>>

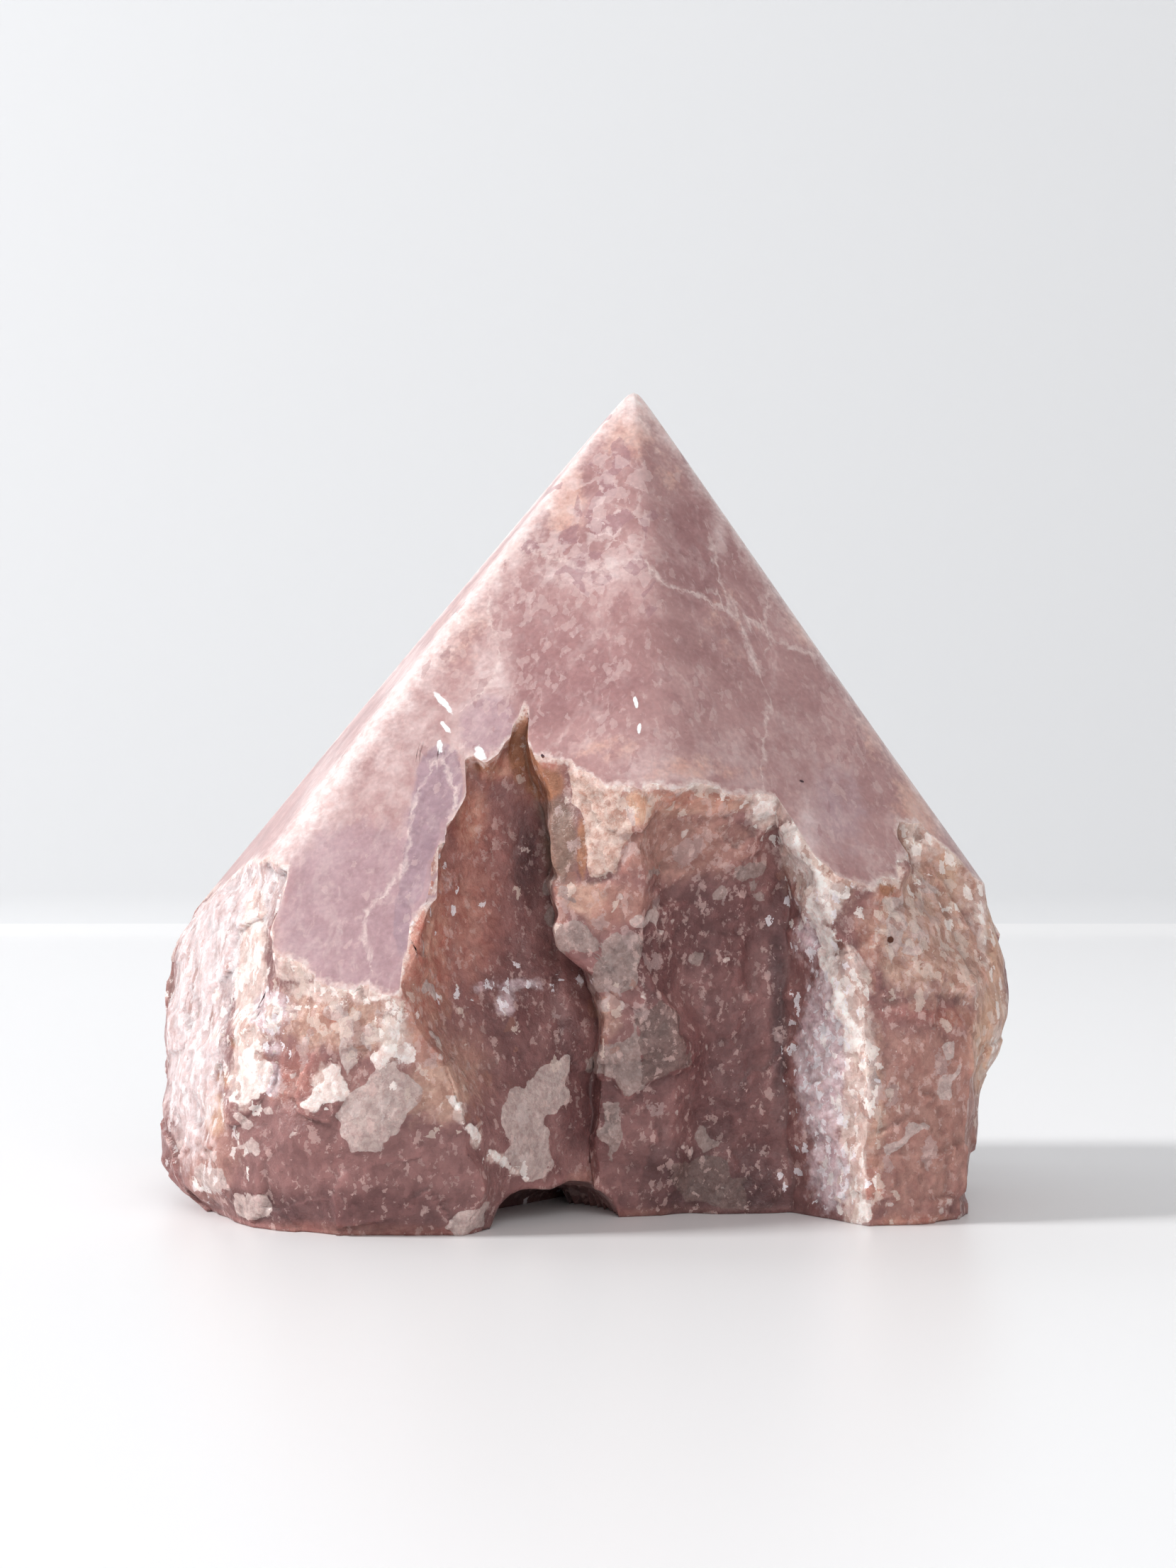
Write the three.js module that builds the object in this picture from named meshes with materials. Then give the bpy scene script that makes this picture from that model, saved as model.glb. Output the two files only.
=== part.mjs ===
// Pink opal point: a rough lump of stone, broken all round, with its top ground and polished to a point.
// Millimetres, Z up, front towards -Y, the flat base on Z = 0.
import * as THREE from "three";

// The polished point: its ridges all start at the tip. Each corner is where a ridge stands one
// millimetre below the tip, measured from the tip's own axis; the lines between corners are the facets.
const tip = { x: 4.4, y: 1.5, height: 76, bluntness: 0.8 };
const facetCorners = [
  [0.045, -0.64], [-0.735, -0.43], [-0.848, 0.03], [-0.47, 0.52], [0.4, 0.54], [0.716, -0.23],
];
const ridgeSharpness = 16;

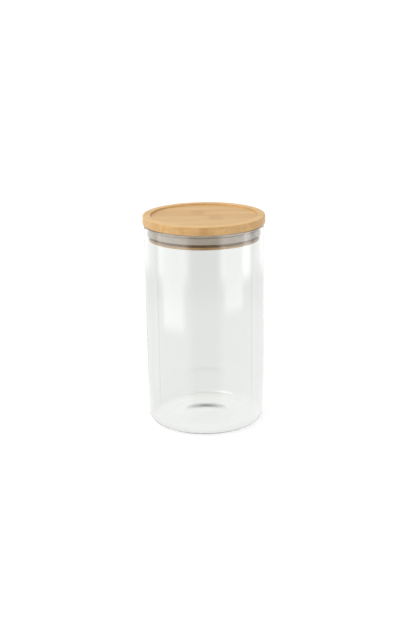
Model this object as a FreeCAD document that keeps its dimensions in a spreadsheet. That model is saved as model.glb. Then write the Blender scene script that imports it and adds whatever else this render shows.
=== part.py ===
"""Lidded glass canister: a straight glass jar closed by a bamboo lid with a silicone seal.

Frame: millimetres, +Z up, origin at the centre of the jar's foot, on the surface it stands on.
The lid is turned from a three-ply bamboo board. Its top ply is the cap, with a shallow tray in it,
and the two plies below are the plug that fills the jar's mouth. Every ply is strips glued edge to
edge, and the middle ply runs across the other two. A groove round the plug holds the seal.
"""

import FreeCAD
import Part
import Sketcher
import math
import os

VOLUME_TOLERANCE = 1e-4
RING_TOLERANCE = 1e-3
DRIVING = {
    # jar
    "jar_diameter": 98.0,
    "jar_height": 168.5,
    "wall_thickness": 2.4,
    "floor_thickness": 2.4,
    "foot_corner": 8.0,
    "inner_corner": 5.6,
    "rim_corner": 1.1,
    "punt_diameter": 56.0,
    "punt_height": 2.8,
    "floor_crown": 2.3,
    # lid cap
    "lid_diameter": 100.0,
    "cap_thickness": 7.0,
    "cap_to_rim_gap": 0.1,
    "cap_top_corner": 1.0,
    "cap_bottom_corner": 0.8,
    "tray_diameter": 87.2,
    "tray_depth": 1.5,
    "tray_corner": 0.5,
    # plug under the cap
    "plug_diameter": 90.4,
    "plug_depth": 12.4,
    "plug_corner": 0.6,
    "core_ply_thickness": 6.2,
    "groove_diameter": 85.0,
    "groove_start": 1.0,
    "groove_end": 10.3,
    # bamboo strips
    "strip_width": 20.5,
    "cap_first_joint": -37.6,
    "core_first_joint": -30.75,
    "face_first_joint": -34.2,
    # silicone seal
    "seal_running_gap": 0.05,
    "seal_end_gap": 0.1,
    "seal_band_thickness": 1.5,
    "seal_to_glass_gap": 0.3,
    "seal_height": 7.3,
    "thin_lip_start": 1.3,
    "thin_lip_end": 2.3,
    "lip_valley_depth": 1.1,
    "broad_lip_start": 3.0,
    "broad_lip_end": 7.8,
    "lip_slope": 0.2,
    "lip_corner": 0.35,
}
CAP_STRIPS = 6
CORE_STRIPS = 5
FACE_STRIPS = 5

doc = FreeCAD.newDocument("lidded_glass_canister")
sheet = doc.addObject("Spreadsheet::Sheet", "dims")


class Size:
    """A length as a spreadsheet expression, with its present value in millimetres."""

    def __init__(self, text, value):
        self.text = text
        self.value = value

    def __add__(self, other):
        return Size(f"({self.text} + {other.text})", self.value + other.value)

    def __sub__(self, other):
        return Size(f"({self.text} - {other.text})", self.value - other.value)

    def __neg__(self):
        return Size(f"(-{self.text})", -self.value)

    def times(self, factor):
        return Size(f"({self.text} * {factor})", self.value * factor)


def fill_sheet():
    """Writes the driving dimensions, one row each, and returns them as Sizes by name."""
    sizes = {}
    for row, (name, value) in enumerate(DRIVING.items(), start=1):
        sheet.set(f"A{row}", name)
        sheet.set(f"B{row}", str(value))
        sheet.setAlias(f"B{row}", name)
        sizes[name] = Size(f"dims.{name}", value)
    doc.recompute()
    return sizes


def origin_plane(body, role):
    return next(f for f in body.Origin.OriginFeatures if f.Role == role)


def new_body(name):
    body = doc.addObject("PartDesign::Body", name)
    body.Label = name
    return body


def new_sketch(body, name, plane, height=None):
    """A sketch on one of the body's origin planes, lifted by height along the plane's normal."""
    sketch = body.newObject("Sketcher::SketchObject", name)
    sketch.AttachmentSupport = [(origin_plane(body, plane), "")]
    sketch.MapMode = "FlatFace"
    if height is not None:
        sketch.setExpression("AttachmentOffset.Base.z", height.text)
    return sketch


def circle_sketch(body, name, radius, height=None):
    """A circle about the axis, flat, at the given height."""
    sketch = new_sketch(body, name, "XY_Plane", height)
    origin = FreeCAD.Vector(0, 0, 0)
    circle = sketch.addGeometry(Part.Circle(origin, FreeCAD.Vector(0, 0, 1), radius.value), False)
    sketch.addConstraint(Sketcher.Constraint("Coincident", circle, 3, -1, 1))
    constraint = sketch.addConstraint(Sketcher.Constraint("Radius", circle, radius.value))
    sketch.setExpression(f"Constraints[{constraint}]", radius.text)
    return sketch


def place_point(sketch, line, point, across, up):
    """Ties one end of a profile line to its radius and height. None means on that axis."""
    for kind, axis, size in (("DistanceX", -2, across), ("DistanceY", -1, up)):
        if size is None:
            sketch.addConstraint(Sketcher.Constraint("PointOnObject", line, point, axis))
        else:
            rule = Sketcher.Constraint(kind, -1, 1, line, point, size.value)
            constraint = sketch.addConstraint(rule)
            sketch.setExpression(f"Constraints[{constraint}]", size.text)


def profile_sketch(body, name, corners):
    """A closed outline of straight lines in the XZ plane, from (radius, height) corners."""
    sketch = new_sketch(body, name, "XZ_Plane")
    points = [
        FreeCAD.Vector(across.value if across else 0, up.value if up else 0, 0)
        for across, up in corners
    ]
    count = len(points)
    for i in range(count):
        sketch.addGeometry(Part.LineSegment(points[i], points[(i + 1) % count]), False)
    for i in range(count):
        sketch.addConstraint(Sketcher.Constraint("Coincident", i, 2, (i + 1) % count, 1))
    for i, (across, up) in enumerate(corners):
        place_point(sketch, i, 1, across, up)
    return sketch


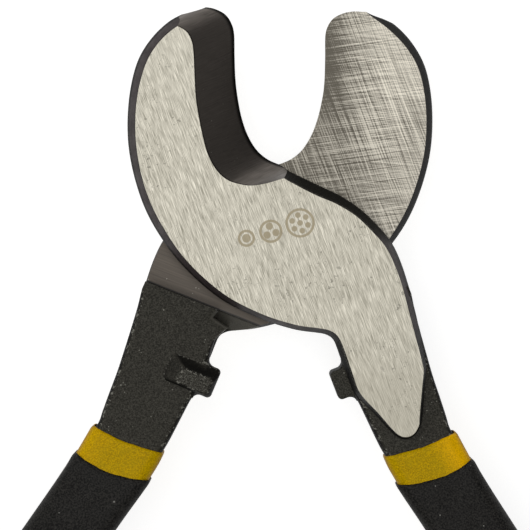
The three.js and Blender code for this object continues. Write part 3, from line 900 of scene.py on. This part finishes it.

<<

_TASK OBJECTIVE:_ Print all of the data exactly as it was given.

_FINAL RESULT:_
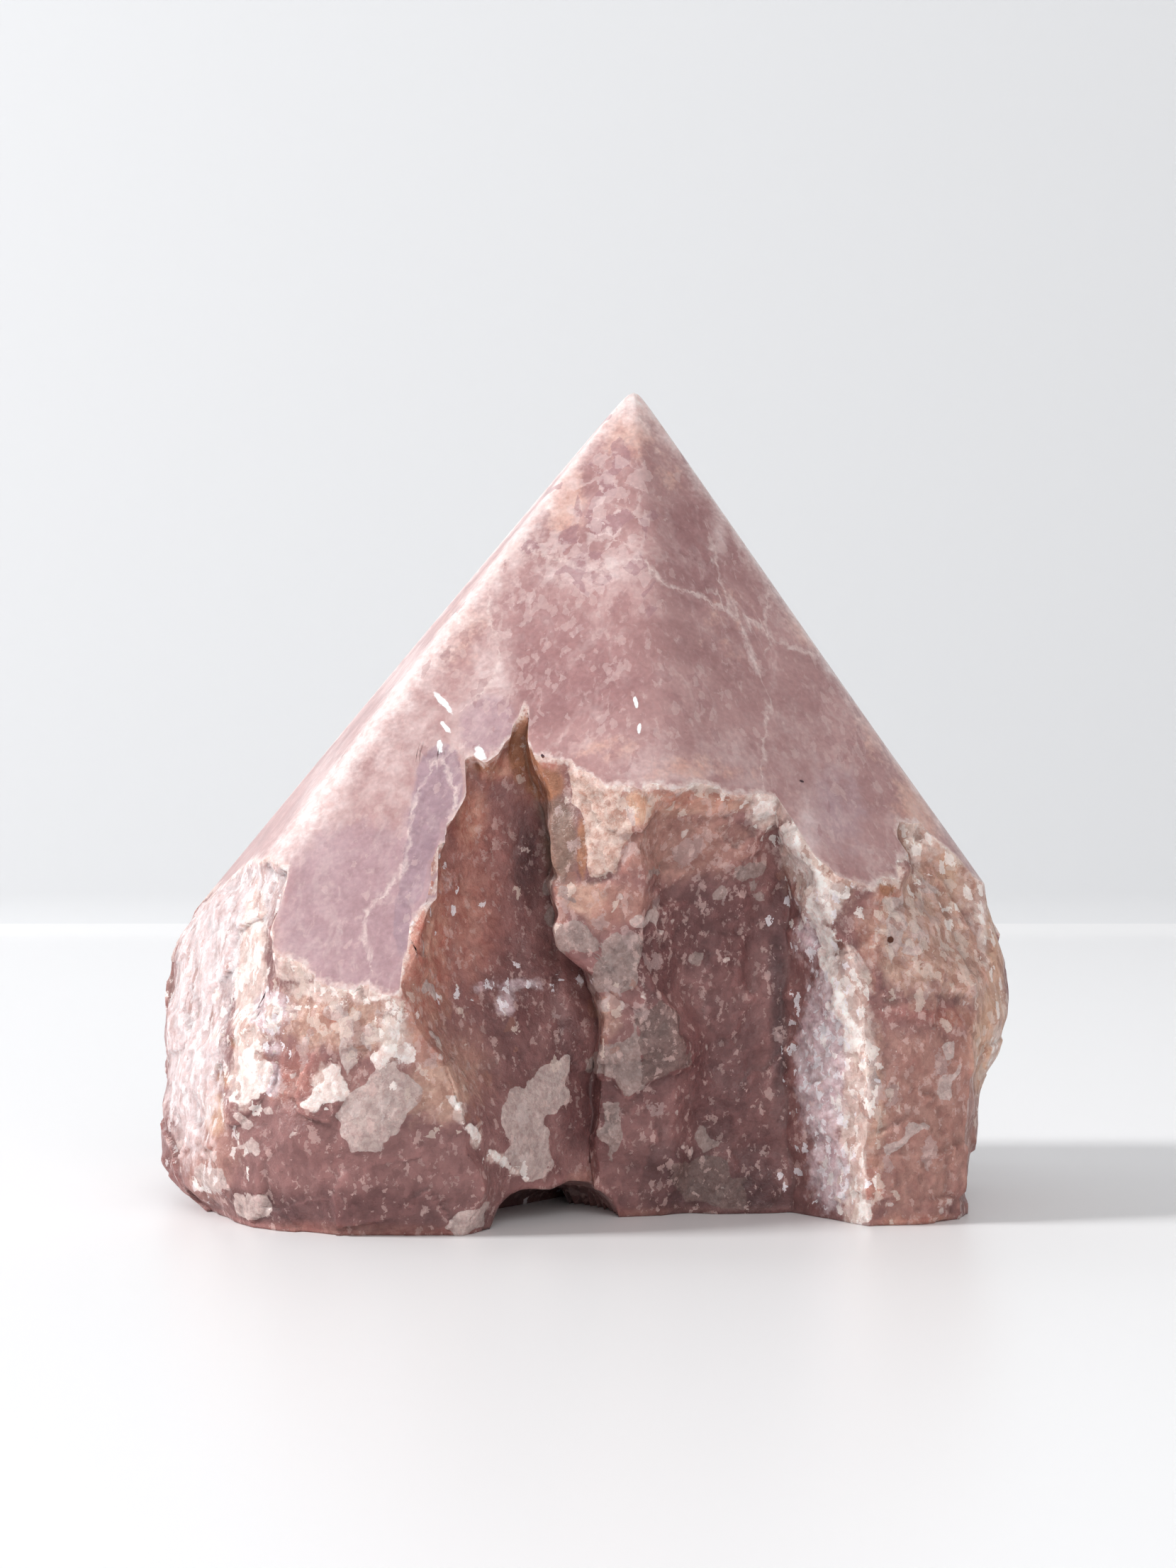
Write the three.js module that builds the object in this picture from named meshes with materials. Then give the bpy scene script that makes this picture from that model, saved as model.glb. Output the two files only.
=== part.mjs ===
// Pink opal point: a rough lump of stone, broken all round, with its top ground and polished to a point.
// Millimetres, Z up, front towards -Y, the flat base on Z = 0.
import * as THREE from "three";

// The polished point: its ridges all start at the tip. Each corner is where a ridge stands one
// millimetre below the tip, measured from the tip's own axis; the lines between corners are the facets.
const tip = { x: 4.4, y: 1.5, height: 76, bluntness: 0.8 };
const facetCorners = [
  [0.045, -0.64], [-0.735, -0.43], [-0.848, 0.03], [-0.47, 0.52], [0.4, 0.54], [0.716, -0.23],
];
const ridgeSharpness = 16;

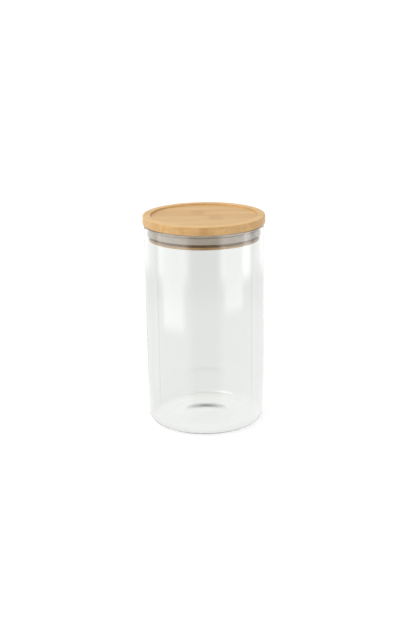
Model this object as a FreeCAD document that keeps its dimensions in a spreadsheet. That model is saved as model.glb. Then write the Blender scene script that imports it and adds whatever else this render shows.
=== part.py ===
"""Lidded glass canister: a straight glass jar closed by a bamboo lid with a silicone seal.

Frame: millimetres, +Z up, origin at the centre of the jar's foot, on the surface it stands on.
The lid is turned from a three-ply bamboo board. Its top ply is the cap, with a shallow tray in it,
and the two plies below are the plug that fills the jar's mouth. Every ply is strips glued edge to
edge, and the middle ply runs across the other two. A groove round the plug holds the seal.
"""

import FreeCAD
import Part
import Sketcher
import math
import os

VOLUME_TOLERANCE = 1e-4
RING_TOLERANCE = 1e-3
DRIVING = {
    # jar
    "jar_diameter": 98.0,
    "jar_height": 168.5,
    "wall_thickness": 2.4,
    "floor_thickness": 2.4,
    "foot_corner": 8.0,
    "inner_corner": 5.6,
    "rim_corner": 1.1,
    "punt_diameter": 56.0,
    "punt_height": 2.8,
    "floor_crown": 2.3,
    # lid cap
    "lid_diameter": 100.0,
    "cap_thickness": 7.0,
    "cap_to_rim_gap": 0.1,
    "cap_top_corner": 1.0,
    "cap_bottom_corner": 0.8,
    "tray_diameter": 87.2,
    "tray_depth": 1.5,
    "tray_corner": 0.5,
    # plug under the cap
    "plug_diameter": 90.4,
    "plug_depth": 12.4,
    "plug_corner": 0.6,
    "core_ply_thickness": 6.2,
    "groove_diameter": 85.0,
    "groove_start": 1.0,
    "groove_end": 10.3,
    # bamboo strips
    "strip_width": 20.5,
    "cap_first_joint": -37.6,
    "core_first_joint": -30.75,
    "face_first_joint": -34.2,
    # silicone seal
    "seal_running_gap": 0.05,
    "seal_end_gap": 0.1,
    "seal_band_thickness": 1.5,
    "seal_to_glass_gap": 0.3,
    "seal_height": 7.3,
    "thin_lip_start": 1.3,
    "thin_lip_end": 2.3,
    "lip_valley_depth": 1.1,
    "broad_lip_start": 3.0,
    "broad_lip_end": 7.8,
    "lip_slope": 0.2,
    "lip_corner": 0.35,
}
CAP_STRIPS = 6
CORE_STRIPS = 5
FACE_STRIPS = 5

doc = FreeCAD.newDocument("lidded_glass_canister")
sheet = doc.addObject("Spreadsheet::Sheet", "dims")


class Size:
    """A length as a spreadsheet expression, with its present value in millimetres."""

    def __init__(self, text, value):
        self.text = text
        self.value = value

    def __add__(self, other):
        return Size(f"({self.text} + {other.text})", self.value + other.value)

    def __sub__(self, other):
        return Size(f"({self.text} - {other.text})", self.value - other.value)

    def __neg__(self):
        return Size(f"(-{self.text})", -self.value)

    def times(self, factor):
        return Size(f"({self.text} * {factor})", self.value * factor)


def fill_sheet():
    """Writes the driving dimensions, one row each, and returns them as Sizes by name."""
    sizes = {}
    for row, (name, value) in enumerate(DRIVING.items(), start=1):
        sheet.set(f"A{row}", name)
        sheet.set(f"B{row}", str(value))
        sheet.setAlias(f"B{row}", name)
        sizes[name] = Size(f"dims.{name}", value)
    doc.recompute()
    return sizes


def origin_plane(body, role):
    return next(f for f in body.Origin.OriginFeatures if f.Role == role)


def new_body(name):
    body = doc.addObject("PartDesign::Body", name)
    body.Label = name
    return body


def new_sketch(body, name, plane, height=None):
    """A sketch on one of the body's origin planes, lifted by height along the plane's normal."""
    sketch = body.newObject("Sketcher::SketchObject", name)
    sketch.AttachmentSupport = [(origin_plane(body, plane), "")]
    sketch.MapMode = "FlatFace"
    if height is not None:
        sketch.setExpression("AttachmentOffset.Base.z", height.text)
    return sketch


def circle_sketch(body, name, radius, height=None):
    """A circle about the axis, flat, at the given height."""
    sketch = new_sketch(body, name, "XY_Plane", height)
    origin = FreeCAD.Vector(0, 0, 0)
    circle = sketch.addGeometry(Part.Circle(origin, FreeCAD.Vector(0, 0, 1), radius.value), False)
    sketch.addConstraint(Sketcher.Constraint("Coincident", circle, 3, -1, 1))
    constraint = sketch.addConstraint(Sketcher.Constraint("Radius", circle, radius.value))
    sketch.setExpression(f"Constraints[{constraint}]", radius.text)
    return sketch


def place_point(sketch, line, point, across, up):
    """Ties one end of a profile line to its radius and height. None means on that axis."""
    for kind, axis, size in (("DistanceX", -2, across), ("DistanceY", -1, up)):
        if size is None:
            sketch.addConstraint(Sketcher.Constraint("PointOnObject", line, point, axis))
        else:
            rule = Sketcher.Constraint(kind, -1, 1, line, point, size.value)
            constraint = sketch.addConstraint(rule)
            sketch.setExpression(f"Constraints[{constraint}]", size.text)


def profile_sketch(body, name, corners):
    """A closed outline of straight lines in the XZ plane, from (radius, height) corners."""
    sketch = new_sketch(body, name, "XZ_Plane")
    points = [
        FreeCAD.Vector(across.value if across else 0, up.value if up else 0, 0)
        for across, up in corners
    ]
    count = len(points)
    for i in range(count):
        sketch.addGeometry(Part.LineSegment(points[i], points[(i + 1) % count]), False)
    for i in range(count):
        sketch.addConstraint(Sketcher.Constraint("Coincident", i, 2, (i + 1) % count, 1))
    for i, (across, up) in enumerate(corners):
        place_point(sketch, i, 1, across, up)
    return sketch


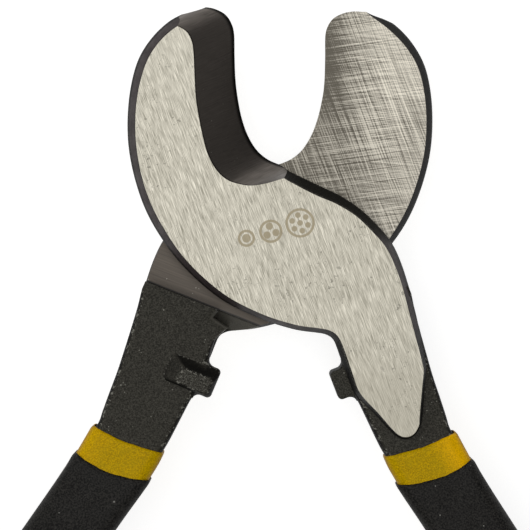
The three.js and Blender code for this object continues. Write part 3, from line 900 of scene.py on. This part finishes it.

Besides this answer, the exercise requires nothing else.